We live in a confused age in which time is not enough clarity of thought or accuracy of definition. Many people are content to live with only rather vague and hazy conceptions of doctrine. But the Westminster Confession is a perfect cure for vagueness. It abounds with clear, full, accurate statements of truth. It pierces the mists, dispels the confusion, clarifies the great central issues of our Christian faith.

We shall doubtless be told that to write in the above way is unfashionable and unwelcome. So be it. The gospel which we preach was never a welcome message in this sinful world. We shall perhaps have it pointed out to us that we cannot possibly believe any longer in Creation in Six Days; in the eternal Reprobation of some sinners to eternal punishment; in hell-fire, etc., etc. We shall be told that we cannot be so unkind as to call the pope the 'man of sin' or antichrist of the Scriptures (2 Thessalonians 2).

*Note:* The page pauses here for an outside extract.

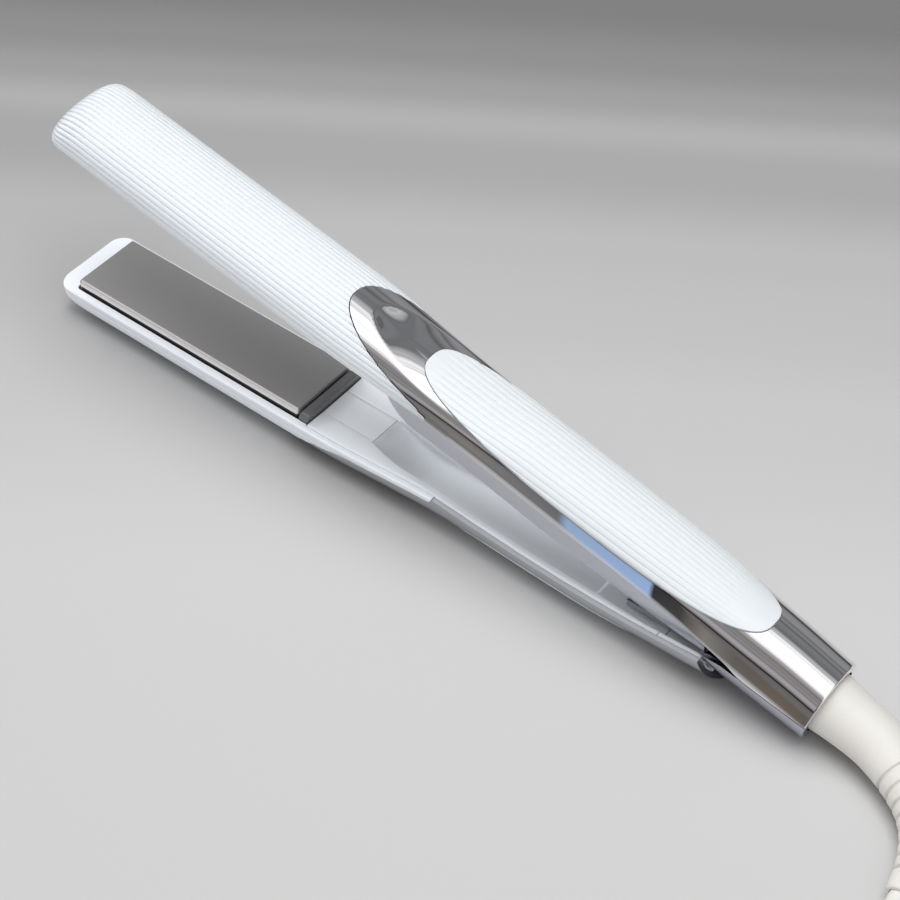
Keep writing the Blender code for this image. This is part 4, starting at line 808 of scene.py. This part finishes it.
for i in range(41):
    f = math.radians(-62 - (180 - 62 - 19.5) * i / 40)
    lip.append((LIP_R * math.cos(f), LIP_R * math.sin(f)))
lip += [(-13.5, -5.2), (-8.2, -5.15), (-8.2, 6.0)]
boolean(barrel, prism_y("c", lip, -30, 30))
plated_normals(barrel, False)
# the barrel's lower cover takes the darker, bluer copy of the chrome plating: painted shade and painted reflection
place(barrel, "upper_arm", "chrome_barrel", "barrel_lower_cover", sm=False)


# ---------------------------------------------------------------- heat plates and frames
def plate_set(prefix, s, plate_body, arm):
    w = PLATE_W
    top_pts = fillet([(-w, 5.8), (-w, 2.35), (-w, 0.95), (-w + 0.65, FACE), (w - 0.65, FACE), (w, 0.95), (w, 2.35), (w, 5.8)], [0, 0, 0.35, 0.28, 0.28, 0.35, 0, 0], 5)
    under = np.array([(w - 2, 5.8), (w - 2, 1.9), (-w + 2, 1.9), (-w + 2, 5.8)])
    rings = []
    for d, drop, pull in ((0.0, 0.62, 0.55), (0.12, 0.3, 0.3), (0.4, 0.08, 0.1), (0.75, 0.0, 0.0)):
        p = top_pts.copy()
        p[:, 1] = np.maximum(p[:, 1], FACE + drop)
        p[:, 0] -= np.sign(p[:, 0]) * pull
        rings.append((d, np.vstack([p, under])))
    R = [np.column_stack([np.full(len(p), PLATE_X0 + d), p[:, 0], s * p[:, 1]]) for d, p in rings]
    R += [np.column_stack([np.full(len(p), PLATE_X1 - d), p[:, 0], s * p[:, 1]]) for d, p in reversed(rings)]
    ob = grid_solid(prefix + "_heat_plate", R)
    ob.data.materials.append(MAT["plate"])
    # the plate's long sides are painted: the upper band takes the lighter finish as a painted highlight, the lower band
    # black as painted shade by the frame's gap
    side = []
    for poly in ob.data.polygons:
        c, nn = poly.center / MM, poly.normal
        painted_side = abs(c.y) > w - 0.72 and abs(nn.y) > 0.2 and abs(c.x - PLATE_X0) > 0.6
        side.append(0 if not painted_side else 2 if abs(c.z) > 2.4 else 1)
    place(ob, plate_body, ["plate", "plate_edge_highlight", "black"], prefix + "_heat_plate", angle=28)
    for poly, k in zip(ob.data.polygons, side):
        poly.material_index = k
    out = [(-12.75, 4.75), (12.75, 4.75), (12.75, 6.6), (10.8, 10.0), (-10.8, 10.0), (-12.75, 6.6)]
    fr = grid_solid(prefix + "_plate_frame", [[(x, y, s * z) for y, z in out] for x in (-255.35, FRAME_X1)])
    lw = MOUTH_W - 0.25
    prof = fillet([(-lw, 6.0), (-lw, 2.6), (-lw + 1.3, LIP_TOP), (lw - 1.3, LIP_TOP), (lw, 2.6), (lw, 6.0)], [0, 0.9, 0.9, 0.9, 0.9, 0], 7)
    R = []
    for d, drop in ((0.0, 0.75), (0.07, 0.42), (0.22, 0.2), (0.5, 0.05), (0.8, 0.0)):
        p = prof.copy()
        k = np.clip((6.0 - p[:, 1]) / 3.0, 0, 1)
        p[:, 1] += drop * k
        R.append((d, p))
    rows = [(PLATE_X1 + 0.45 + d, p) for d, p in R] + [(FRAME_X1 - d, p) for d, p in reversed(R)]
    lipbar = grid_solid("c", [np.column_stack([np.full(len(p), x), p[:, 0], s * p[:, 1]]) for x, p in rows])
    boolean(fr, lipbar, "UNION")
    bay = [(-12.4, 0.5), (12.4, 0.5), (12.4, 6.4), (10.4, 9.0), (-10.4, 9.0), (-12.4, 6.4)]
    boolean(fr, grid_solid("c", [[(x, y, s * z) for y, z in bay] for x in (PLATE_X0 - 0.45, PLATE_X1 + 0.45)]))
    boolean(fr, cylinder("c", (-170, 4, s * 6), (-170, 4, s * 14), 1.6, 32))
    place(fr, arm, "frame", prefix + "_plate_frame", angle=30)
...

Let those who sincerely want an­swers to such questions study the Scripture passages which refer to them in the foot­notes to the Confession. Let them read the most reliable books by authors old and new on all of these subjects. We are convinced that if they do so humbly and prayerfully they will return to the belief and conviction of our Church in her best ages, that the Confession of Faith needs no revision and no correction.

What we do desperately need in the Free Church today, as in most other churches, is a mighty spiritual revival from the Holy Spirit. Along with that we need a baptism of power in all our pulpits and a fresh unction of godliness in all our lives.

A revision of the Westminster Con­fession is, in fact, just about the last thing we need.